How to solve this Problem of Extrapolation?

Look for other options

Therefore, fitting a Linear Model or a Neural Net, in this case, might be sufficient to predict data which has an increasing/decreasing trend.

Here’s how the results look like when I fit a LinearRegression model on the same dataset. It would also be possible to fit a Neural Network which can be used for Demand Forecasting, or any other type of time-series plots. Stay tuned for another article on how to do demand-forecasting using Neural Networks.

2. Ignore the time-series components of data while training the Random Forest

This is a subtle one but another possible way to improve generalisation (we say a model generalises well if it predicts well for data it hasn’t seen before and a major challenge in Machine Learning is to create scalable and generalisable robust ML models) such that our model is able to predict for future data is to not use features in our data that might be related to time component. Our input matrix might have various features which are used to predict our dependent variable. If we do not use the time-related features for our predictions, our Random Forest model will be able to generalise really well!

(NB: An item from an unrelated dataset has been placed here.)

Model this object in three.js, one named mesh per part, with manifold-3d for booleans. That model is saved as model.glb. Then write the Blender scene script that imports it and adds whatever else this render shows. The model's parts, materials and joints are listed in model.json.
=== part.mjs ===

Consider an example, the Bluebook for Bulldozers challenge on Kaggle, where the aim is to predict the ‘Price’ of heavy equipment in the future months. On checking feature importance for the competition, we get the following table:

The most important features are Age, YearMade and SaleDayofyear which are all time-dependent! This might also be a good time to state the validation LRMSE score of 0.249366 with above feature importance.

What do you expect to happen to our validation score if we drop these time-dependent features? It goes down to 0.210967!

Our model generalises better and therefore, we see a reduction in the Validation Set Log Root Mean Square(LRMSE) error.

Further improvements: Another idea to further improve predictions using Random Forests is to use Time-Series forecasting to flatten the seasonality and then use a Random Forest to make predictions.